More recently Doug has written on the ‘new’ Australian universities of the 1960s, as well as papers on historians of Indo-Fijian indenture, including his close friend Brij V. Lal (1952–2021).  A follow-up paper on this theme (titled ‘The Colonial Oversight of Historical Research: a case study from 1950s Fiji’) will also be written at the Stout Research Centre.


Selwyn Katene

Selwyn is currently undertaking research on the leadership experiences of a number of national religious leaders in New Zealand. Interviews are being conducted with church leaders from the Anglican, Catholic, Methodist, Presbyterian, Salvation Army, Seventh Day Adventist, Mormon, Ratana, Ringatu and Destiny churches.


Rebecca Macfie

Rebecca is an author, journalist, and researcher. Her research focus is on the capacity of grassroots and community organisations to disrupt the harms of poverty by bringing a whānau-centred and strengths-based approach to bear on the systemic drivers of deprivation (including housing, precarious work, racism and intergenerational trauma). As the JD Stout Fellow in 2024, her research continues to expand on an existing body of work, published in The Listener as a series titled ‘Hardship & Hope’, which shines a light on the skill and innovation in local communities determined to remove the structural barriers to wellbeing for their tamariki.

A growing body of scientific research points to the lifelong harm caused by childhood deprivation.
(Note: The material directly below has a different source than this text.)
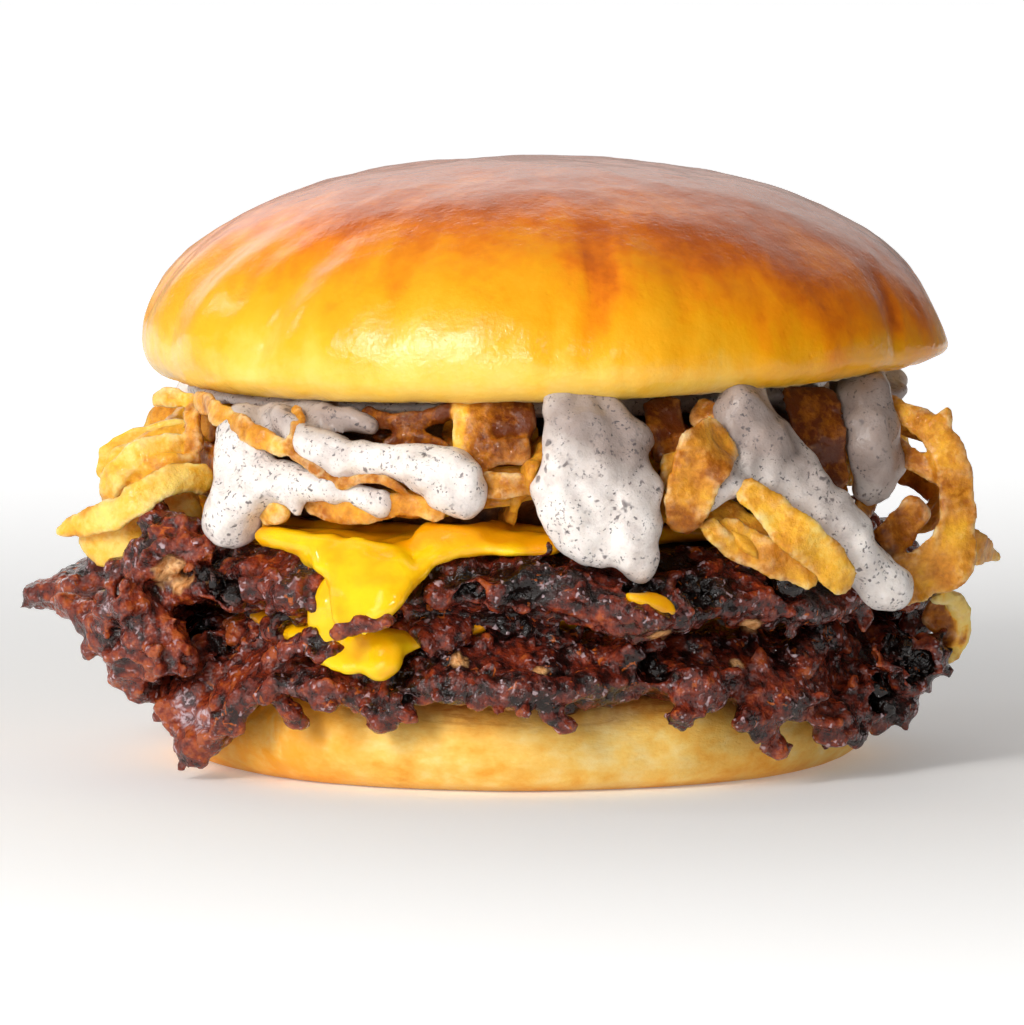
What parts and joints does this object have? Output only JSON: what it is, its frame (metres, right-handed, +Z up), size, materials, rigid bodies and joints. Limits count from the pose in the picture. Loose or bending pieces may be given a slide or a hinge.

Increasingly, the evidence also points to the need for locally-led, place-based initiatives which, provided adequate long-term funding and the flexibility to build trusting relationships, can enable families suffering persistent disadvantage to build on their strengths and thrive. Rebecca brings these two threads of research together by telling the stories of local community activism and commitment to a decent future for children and families.

Based in Christchurch, Rebecca will also be involved in the 2026 Conference organisation to be hosted by the Stout Research Centre, following on from the successful 2024 conference on Pakukore: Poverty, by Design.


Alina Berg

Alina Berg will joined the Stout Research Centre in October 2025 and is here until the middle of 2026 to undertake research on Pounamu. She is working with closely with the Museum and Heritage Studies programme.  Alina is from Ludwig-Maximilians-Universität München (LMU Munich).

Her research topic:  Towards a natural-cultural approach to decolonial museum scholarship: Building a digital archive of pounamu’s living relations.  

This thesis explores and activates the entanglements of ‘nature’ and ‘culture’ in museum spaces and beyond by studying pounamu—jade/greenstone from Aotearoa New Zealand—a stone and material that has been deeply engrained in Māori cosmo-ontology, while also being subjected to geological inquiry and (colonial) collecting and trade for centuries.

Setting out by tracing pounamu at the Museum of Archaeology and Anthropology, Cambridge, the British Museum, the Museum Fünf Kontinente Munich and the Ethnologisches Museum Berlin, it seeks to digitally assemble a kaleidoscope of stories situating pounamu in its net of living relations and reactivating its taonga-ness. This thesis seeks to unravel the stories that pounamu ‘things’ can tell us today, by reading them as archives of combined natural-cultural knowledge throughout a form of provenance research that integrates geological and Māori methodologies, recentring frequently overlooked actors in the context of museum scholarship and reconnecting ‘exiled’ pounamu with its (hi)stories of origin.

Pounamu comes alive in Māori stories and cosmological narratives that transcend and unite notions of temporality and environment, whereas geologists study pounamu formations and sediments to uncover the Earth’s tectonic history and long-term environmental changes. These comprehensive notions of time and space are captured through storytelling and enactive fieldwork, as reflected in in-situ observation and monitoring, collection and preservation practices in Aotearoa New Zealand, placing the pounamu within its living ecology. Insights and assembled stories will feed back into collecting institutions and be made digitally accessible as part of a collaborative digital archive for Māori source communities.


Margaret Galt

Margaret is an independent researcher who has recently retired from the New Zealand Treasury. Her research focus is examining the development of New Zealand settler society and economy using a dataset that traces 19th-century New Zealand settler men with surnames Ryan or beginning with RA (e.g., Rabone, Rafferty) across their lifetimes and across generations. So far, she has produced three articles using this database that cover:

  • Migration patterns: Looking at pathways of migration both to and from New Zealand, published as: Following through: The value of tracing British Settlers across time and space, Journal of New Zealand Studies, (2023) NS36 pp.105-123
  • Migrant outcomes: Assessing the impact on life outcomes using lifespan, wealth at death and occupational status of men who migrated to New Zealand compared to their brothers who remained in Britain, published as: The Impact of Migrant Selection and Destination on the Wellbeing Outcomes of British Migrants to Nineteenth-Century New Zealand, Journal of Migration Studies (2025) 11, pp 291-321
  • The impact of World War 1: Examining the family background and life impacts of service in World War 1, published as: Interrupted Trajectories: Was World War One a Watershed or Interlude in Soldiers Lives? New Zealand Journal of History (2025) 59(1) pp.24-49.

Margaret is joining the Stout Research Centre in 2026 and will be investigating the impact of parental deaths on family outcomes, both for the surviving spouse and for their children as a window into the role of fathers and mothers in family wellbeing. Subsequently, she plans to examine different aspects of lifetime and intergenerational social and economic mobility.